This webinar from Monday, March 26, 2018 offered an overview of our latest report, Measuring Effectiveness: Roadmap to Assessing System-level and SDG Investing. This report provides investors with a breakthrough roadmap for measuring the effectiveness of system-level investing strategies, including measuring progress toward achieving the United Nations’ Sustainable Development Goals (SDGs).
The report is authored by William Burckart, Steve Lydenberg and Jessica Ziegler of The Investment Integration Project (TIIP) and was sponsored by the Investor Responsibility Research Center Institute (IRRCi). Download the full report here.
Among the key findings in the report is the identification of four foundational characteristics of environmental, societal and financial systems. Investor actions which strengthen any of those four characteristics mitigates systemic risk, while investor actions which weaken any of those four will increase systemic risks.

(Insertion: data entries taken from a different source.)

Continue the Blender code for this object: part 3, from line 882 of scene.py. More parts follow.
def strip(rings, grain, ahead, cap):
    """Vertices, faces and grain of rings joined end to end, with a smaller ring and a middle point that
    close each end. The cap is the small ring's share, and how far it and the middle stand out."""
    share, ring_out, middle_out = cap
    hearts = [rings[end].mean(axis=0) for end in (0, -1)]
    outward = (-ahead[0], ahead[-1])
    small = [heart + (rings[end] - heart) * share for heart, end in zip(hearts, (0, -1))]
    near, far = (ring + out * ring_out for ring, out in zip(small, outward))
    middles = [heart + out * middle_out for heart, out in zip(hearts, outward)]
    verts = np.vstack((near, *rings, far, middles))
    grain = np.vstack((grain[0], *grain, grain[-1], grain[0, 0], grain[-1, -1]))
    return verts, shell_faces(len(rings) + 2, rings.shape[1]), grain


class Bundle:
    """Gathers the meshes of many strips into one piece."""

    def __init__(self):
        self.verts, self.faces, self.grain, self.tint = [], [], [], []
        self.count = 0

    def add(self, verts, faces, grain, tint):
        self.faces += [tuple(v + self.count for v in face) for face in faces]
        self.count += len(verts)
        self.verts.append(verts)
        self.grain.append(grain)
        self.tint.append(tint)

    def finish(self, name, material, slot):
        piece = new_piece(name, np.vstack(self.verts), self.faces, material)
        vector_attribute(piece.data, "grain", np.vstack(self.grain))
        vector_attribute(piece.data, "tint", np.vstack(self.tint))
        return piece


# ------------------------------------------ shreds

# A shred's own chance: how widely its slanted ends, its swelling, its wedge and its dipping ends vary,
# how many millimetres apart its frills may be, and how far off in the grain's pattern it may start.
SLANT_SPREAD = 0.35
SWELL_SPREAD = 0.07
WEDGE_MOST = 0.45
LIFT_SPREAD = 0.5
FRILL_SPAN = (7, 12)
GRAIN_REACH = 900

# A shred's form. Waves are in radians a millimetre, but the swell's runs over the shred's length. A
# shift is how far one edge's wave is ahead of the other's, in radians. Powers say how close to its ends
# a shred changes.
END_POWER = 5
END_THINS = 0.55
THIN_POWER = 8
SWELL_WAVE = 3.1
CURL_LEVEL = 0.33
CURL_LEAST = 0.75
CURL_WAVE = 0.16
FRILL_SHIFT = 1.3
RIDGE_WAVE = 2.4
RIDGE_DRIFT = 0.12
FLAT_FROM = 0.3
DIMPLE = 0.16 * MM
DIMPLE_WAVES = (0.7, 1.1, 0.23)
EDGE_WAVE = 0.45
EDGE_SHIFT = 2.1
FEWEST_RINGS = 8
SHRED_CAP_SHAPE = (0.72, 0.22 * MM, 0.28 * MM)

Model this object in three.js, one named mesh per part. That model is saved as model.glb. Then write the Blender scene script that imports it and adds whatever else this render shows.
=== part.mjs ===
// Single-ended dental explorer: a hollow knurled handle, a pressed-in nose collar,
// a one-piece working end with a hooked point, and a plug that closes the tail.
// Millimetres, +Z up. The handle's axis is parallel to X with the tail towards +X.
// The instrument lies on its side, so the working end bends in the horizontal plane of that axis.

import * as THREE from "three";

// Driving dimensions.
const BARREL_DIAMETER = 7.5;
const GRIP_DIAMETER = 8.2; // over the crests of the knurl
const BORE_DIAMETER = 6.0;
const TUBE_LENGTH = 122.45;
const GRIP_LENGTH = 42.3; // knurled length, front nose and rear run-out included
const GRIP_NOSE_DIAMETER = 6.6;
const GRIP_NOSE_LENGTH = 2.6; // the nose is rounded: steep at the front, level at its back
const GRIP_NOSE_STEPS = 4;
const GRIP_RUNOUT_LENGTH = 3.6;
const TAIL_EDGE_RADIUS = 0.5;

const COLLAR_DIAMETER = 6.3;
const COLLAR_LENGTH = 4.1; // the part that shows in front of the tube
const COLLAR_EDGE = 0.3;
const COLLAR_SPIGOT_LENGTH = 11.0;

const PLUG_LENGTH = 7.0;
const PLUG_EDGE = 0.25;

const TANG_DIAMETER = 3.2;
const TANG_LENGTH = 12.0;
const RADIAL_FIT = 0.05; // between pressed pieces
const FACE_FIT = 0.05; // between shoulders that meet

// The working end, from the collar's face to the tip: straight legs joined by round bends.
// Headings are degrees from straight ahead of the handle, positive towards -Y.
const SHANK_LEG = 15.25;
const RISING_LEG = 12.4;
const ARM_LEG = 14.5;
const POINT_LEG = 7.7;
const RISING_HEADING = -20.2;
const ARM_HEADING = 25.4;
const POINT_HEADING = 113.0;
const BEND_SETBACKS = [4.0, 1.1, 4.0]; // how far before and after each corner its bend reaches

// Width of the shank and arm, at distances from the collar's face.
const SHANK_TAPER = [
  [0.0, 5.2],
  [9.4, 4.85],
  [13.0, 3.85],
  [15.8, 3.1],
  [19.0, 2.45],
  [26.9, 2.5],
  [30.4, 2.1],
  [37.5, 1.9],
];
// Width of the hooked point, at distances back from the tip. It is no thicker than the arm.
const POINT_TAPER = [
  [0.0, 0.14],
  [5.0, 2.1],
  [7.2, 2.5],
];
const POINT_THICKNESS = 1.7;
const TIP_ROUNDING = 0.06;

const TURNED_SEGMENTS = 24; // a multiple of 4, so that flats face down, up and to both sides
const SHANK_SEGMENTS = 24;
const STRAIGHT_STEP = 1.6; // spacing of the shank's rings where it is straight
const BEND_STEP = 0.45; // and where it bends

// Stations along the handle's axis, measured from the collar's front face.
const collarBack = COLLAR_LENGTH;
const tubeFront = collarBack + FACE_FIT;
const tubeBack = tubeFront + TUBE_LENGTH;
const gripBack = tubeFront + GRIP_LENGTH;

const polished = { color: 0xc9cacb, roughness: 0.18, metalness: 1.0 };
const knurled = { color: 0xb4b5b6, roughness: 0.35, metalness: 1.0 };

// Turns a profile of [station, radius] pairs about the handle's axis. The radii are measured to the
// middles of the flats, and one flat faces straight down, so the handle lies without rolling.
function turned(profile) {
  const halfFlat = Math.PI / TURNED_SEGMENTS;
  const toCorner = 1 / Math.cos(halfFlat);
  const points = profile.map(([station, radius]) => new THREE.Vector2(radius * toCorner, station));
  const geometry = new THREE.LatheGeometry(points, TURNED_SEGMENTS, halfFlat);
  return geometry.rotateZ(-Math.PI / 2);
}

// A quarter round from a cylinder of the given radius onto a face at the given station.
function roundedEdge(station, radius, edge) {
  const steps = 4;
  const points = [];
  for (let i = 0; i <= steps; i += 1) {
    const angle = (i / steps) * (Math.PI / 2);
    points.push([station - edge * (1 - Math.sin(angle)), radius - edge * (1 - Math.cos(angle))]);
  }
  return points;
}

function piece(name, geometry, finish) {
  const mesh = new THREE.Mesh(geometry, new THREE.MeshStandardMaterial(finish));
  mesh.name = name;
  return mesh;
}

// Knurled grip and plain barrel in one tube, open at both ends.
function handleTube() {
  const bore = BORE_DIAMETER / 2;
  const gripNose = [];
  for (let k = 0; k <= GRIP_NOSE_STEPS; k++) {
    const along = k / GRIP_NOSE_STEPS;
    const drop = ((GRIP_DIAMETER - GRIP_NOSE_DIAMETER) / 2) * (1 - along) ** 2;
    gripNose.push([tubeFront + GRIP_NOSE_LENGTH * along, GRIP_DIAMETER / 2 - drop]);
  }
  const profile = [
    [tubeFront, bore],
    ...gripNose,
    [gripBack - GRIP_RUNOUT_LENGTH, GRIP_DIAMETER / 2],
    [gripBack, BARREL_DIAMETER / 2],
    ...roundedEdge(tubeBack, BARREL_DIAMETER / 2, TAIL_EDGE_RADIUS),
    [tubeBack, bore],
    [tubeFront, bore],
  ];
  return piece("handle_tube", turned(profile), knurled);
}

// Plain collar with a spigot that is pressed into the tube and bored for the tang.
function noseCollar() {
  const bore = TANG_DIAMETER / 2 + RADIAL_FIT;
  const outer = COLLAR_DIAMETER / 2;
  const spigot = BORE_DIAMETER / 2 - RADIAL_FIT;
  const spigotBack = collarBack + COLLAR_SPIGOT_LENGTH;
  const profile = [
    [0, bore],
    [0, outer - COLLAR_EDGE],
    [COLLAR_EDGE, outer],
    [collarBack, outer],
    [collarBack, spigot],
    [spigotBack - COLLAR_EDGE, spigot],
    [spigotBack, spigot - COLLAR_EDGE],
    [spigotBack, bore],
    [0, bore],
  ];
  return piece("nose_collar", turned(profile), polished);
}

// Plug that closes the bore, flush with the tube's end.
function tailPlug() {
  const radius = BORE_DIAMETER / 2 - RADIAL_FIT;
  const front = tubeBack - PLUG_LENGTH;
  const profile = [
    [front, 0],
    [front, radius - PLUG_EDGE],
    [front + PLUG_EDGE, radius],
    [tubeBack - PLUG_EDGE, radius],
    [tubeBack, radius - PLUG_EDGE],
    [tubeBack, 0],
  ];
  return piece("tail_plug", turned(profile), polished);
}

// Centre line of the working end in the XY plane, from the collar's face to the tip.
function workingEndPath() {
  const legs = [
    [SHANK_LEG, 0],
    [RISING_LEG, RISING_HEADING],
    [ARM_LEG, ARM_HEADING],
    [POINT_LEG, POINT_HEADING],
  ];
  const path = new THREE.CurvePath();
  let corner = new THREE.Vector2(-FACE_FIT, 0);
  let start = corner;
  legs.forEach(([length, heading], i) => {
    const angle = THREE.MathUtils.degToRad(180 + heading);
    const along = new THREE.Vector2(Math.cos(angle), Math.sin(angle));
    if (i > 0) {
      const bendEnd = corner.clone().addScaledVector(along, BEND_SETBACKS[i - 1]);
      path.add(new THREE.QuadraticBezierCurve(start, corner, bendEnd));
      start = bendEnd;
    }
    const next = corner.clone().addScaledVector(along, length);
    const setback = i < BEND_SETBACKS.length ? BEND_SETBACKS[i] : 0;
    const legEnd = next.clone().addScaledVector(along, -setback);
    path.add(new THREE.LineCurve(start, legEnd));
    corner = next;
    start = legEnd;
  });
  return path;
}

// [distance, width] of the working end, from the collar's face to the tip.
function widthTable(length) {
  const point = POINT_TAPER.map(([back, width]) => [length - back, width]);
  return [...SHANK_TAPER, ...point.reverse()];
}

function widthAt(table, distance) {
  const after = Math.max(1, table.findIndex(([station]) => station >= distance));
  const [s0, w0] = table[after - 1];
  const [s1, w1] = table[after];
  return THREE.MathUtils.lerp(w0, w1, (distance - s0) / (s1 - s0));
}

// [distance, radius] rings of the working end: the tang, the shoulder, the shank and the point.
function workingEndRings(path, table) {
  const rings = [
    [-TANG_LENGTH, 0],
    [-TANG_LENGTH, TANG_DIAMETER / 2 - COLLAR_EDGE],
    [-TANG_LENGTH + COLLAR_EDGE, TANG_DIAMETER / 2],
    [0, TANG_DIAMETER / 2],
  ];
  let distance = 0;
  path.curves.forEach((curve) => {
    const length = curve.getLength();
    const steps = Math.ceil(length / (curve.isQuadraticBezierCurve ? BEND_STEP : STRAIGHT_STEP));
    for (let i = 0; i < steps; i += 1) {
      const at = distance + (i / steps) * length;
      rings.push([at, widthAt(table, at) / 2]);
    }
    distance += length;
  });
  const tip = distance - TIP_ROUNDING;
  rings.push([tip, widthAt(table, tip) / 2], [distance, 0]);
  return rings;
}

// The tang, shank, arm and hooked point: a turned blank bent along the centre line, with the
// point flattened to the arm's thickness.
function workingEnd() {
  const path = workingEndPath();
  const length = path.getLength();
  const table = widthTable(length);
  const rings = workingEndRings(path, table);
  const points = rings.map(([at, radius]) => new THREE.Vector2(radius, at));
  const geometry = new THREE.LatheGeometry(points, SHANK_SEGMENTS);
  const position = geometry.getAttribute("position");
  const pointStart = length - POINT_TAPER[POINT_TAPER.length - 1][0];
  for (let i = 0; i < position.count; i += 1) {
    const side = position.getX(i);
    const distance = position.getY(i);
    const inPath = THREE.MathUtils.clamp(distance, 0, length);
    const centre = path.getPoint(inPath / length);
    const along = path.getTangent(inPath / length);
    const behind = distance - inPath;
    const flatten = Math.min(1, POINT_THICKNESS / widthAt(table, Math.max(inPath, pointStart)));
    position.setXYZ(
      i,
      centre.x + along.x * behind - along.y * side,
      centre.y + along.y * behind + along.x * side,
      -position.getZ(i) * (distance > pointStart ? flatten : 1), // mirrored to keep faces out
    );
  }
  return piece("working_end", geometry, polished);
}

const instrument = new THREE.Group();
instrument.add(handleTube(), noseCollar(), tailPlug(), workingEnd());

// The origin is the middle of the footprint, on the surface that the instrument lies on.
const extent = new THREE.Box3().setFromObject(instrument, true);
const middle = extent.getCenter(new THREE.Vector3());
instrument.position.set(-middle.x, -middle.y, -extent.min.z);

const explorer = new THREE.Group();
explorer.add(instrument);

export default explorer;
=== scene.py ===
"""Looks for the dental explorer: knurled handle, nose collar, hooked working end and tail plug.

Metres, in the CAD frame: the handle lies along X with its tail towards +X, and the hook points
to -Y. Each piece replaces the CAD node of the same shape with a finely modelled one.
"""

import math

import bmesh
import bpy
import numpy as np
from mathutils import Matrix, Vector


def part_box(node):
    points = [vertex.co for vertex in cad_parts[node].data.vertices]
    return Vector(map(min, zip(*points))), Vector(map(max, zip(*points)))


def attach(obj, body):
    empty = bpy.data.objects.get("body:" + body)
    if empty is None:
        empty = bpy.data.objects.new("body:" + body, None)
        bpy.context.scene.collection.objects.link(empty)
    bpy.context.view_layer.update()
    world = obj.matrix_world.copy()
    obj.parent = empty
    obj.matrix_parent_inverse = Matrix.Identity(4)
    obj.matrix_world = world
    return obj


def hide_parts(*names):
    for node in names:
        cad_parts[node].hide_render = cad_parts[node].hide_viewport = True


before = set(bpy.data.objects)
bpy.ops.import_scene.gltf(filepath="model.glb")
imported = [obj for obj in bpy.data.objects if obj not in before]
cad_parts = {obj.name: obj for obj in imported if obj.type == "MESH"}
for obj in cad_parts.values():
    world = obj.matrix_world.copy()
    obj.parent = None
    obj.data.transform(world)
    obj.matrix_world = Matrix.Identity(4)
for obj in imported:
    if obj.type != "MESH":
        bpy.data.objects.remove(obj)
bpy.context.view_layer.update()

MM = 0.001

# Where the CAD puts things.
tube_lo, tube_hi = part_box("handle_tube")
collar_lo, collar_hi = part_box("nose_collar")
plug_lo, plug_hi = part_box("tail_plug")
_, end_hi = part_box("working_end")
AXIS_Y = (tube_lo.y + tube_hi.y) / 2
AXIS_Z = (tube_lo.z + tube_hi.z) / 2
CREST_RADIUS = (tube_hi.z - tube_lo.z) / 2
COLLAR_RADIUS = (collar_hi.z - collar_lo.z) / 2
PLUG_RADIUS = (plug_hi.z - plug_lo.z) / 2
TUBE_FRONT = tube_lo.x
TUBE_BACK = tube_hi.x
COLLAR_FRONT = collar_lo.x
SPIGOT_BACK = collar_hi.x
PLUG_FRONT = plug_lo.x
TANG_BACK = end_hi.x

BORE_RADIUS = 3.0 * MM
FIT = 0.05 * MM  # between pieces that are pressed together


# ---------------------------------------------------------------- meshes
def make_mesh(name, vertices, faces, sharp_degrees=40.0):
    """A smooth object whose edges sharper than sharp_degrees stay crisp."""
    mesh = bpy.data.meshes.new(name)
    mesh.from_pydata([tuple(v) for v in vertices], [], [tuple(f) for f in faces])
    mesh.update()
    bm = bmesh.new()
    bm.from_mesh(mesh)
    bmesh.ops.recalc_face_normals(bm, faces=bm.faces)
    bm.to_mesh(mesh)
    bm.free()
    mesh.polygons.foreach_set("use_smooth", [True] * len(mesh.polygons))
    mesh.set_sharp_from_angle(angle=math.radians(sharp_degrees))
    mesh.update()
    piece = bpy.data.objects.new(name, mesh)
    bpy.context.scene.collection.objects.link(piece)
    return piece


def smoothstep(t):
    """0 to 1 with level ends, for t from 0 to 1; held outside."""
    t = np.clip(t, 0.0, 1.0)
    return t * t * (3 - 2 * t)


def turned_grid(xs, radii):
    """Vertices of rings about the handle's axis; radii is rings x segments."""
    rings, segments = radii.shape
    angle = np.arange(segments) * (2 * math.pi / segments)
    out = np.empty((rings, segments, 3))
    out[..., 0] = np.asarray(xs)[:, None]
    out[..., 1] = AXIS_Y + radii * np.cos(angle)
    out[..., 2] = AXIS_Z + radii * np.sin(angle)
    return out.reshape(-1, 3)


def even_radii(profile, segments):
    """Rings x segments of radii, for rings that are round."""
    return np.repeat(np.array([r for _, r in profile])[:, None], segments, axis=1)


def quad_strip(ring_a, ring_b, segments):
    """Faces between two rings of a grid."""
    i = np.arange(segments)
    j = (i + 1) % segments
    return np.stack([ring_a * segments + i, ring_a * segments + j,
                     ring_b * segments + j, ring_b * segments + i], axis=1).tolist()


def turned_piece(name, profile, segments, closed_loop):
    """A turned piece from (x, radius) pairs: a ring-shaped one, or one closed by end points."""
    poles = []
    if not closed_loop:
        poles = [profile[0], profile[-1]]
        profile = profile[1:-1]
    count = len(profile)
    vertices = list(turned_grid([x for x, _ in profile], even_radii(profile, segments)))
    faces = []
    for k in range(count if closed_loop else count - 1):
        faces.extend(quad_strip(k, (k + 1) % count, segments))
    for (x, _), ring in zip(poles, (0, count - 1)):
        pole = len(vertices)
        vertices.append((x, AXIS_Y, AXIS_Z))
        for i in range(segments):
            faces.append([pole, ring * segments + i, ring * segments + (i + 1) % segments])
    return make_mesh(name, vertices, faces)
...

- Adaptability: the environment, society, or the financial system’s ability to adjust to shocks and major disruptions (i.e., high adaptability, or self-regulation, helps systems better adjust to unanticipated external shocks).
- Clarity: the coherence, flow, access to, and transparency of information about and within a system (i.e., information flows among actors and about system components-and their interrelationships- enables investors’ ability to understand their influence and act accordingly).
- Connectivity: the value of a good or service is determined in part by how many people use it. The more it is used, the greater the benefit to the system (i.e., systems so structured have positive feedback loops that increase their health and resilience).
- Directionality: market incentives structured to encourage positive changes in stakeholder behavior (i.e., healthy systems are those in which influential actors enhance positive characteristics and align their actions with the systems’ fundamental goals).